История о детском голубом платьице – стандартном совковом, хлопковом, с белым воротничком и какими-то аппликациями типа бабочек. Наряжали меня в платья, а я больше всех игрушек любила копаться в песочнице и лазить по деревьям. Одно из самых ранних воспоминаний в жизни – как я сидела в голубом платье на ветке, мама позвала, и я спрыгнула, а подол зацепился за сучок, и я повисла, перебирая ногами в паре сантиметров от земли и рыдая от невозможности слезть. Мама чуть не загнулась со смеху, и это тоже было обидно.
Нам с сестрой в детстве (это девяностые) папа где-то добыл шикарные шерстяные платья в клетку (красно-черную для меня и желто-черную – для сестры), но было лето и до осени в них было жарко. Когда наконец-то настал подходящий сезон, каждый раз, когда мы их надевали, начинался жуткий дождь, такой, что только домой бежать. Попытки носить эти платья каждый раз заканчивались дождем, даже если из дома мы выходили в абсолютно сухой день, – а потом мы из них выросли как-то резко. До сих пор вспоминаю с грустью.

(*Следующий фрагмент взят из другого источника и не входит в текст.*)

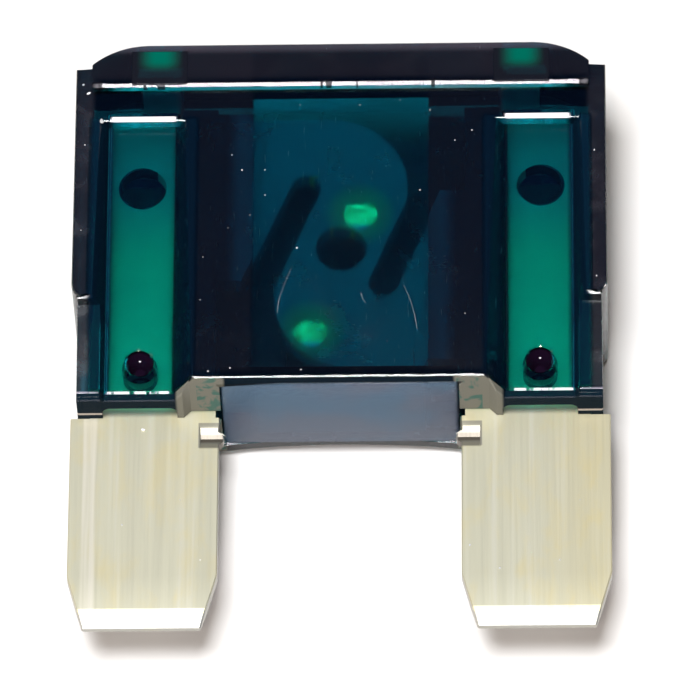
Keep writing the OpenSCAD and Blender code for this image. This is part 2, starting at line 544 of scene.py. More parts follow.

В садике все три года мечтала быть Снегурочкой на новогоднем утреннике, но меня не выбирали. И вот – первый класс, наконец-то счастье привалило: Снегурочкой выбрали меня. Мама улыбается, потому что знает, как я этого хотела. И тут выясняется, что костюма в школе нет и напрокат взять негде. Денег покупать тоже не было, и мама пошила платье Снегурочки из своего свадебного. До сих пор помню, как она его разрезала ножницами. И так спокойно, без тени грусти на лице. Только через годы поняла, что же мама тогда для меня сделала. А я была самой красивой Снегурочкой, разумеется.
Бабушке подруга прислала из Белоруссии в Украину три кусочка ткани с люрексом. Красный, темно-синий и голубой. Все такое блестящее, что просто ах! Бабушка мне сшила из этого сарафан – до колен, на широких бретельках. Я ждала с замиранием сердца возможности надеть его на свой день рождения (мне исполнялось десять лет, 1987 год). А поскольку я июльская девочка, день рождения выпадал на отпуск. Сарафан мама честно с собой взяла, но отпуск почти все мое детство мы проводили в Прибалтике. За день до дня рождения пошел проливной дождь и шел почти две недели. Сарафанчик мне надеть не дали. Обидно было очень. Хотя носила я его потом долго, а вот обидно за десятилетие до сих пор…
На новогодние утренники в детском саду мама традиционно расшивала мое парадное платье всякими дождиками, чтобы получился наряд снежинки. А в тот Новый год меня с несколькими другими девочками определили танцевать танец матрешек, для которого из садиковских запасов выдавался сарафан с платочком. Я почему-то по умолчанию считала, что танец танцем, а в Новый год любая уважающая себя девочка должна быть снежинкой и, станцевав, я переоденусь в праздничное. Мама же, наоборот, решила, что раз уже есть один наряд, то второй не понадобится, так что незачем возиться с рукоделием. В общем, перед тем, как ложиться спать, я выяснила, что мне предлагается провести праздник матрешкой. Сказать, что я была оскорблена, значит не сказать ничего. Я была просто потрясена таким ударом в спину. Следующая половина ночи прошла таким образом: мама возмущенно расшивает дождиками мое снежиночное платье, я сижу с видом королевы в изгнании и твержу, что вот уж нет, раз уж она уготовила мне такую судьбу, то теперь я пойду на утренник в матрешкином платье и только в нем, сколько ни умоляйте. Папа курсирует между нами, пытаясь помирить. К утру мое сопротивление было сломлено, а термин “матрешки-но платье” прочно вошел в лексикон нашей семьи как обозначение обиженного упрямства. Другие девочки-матрешки, кстати, спокойно провели тот утренник в сарафанах.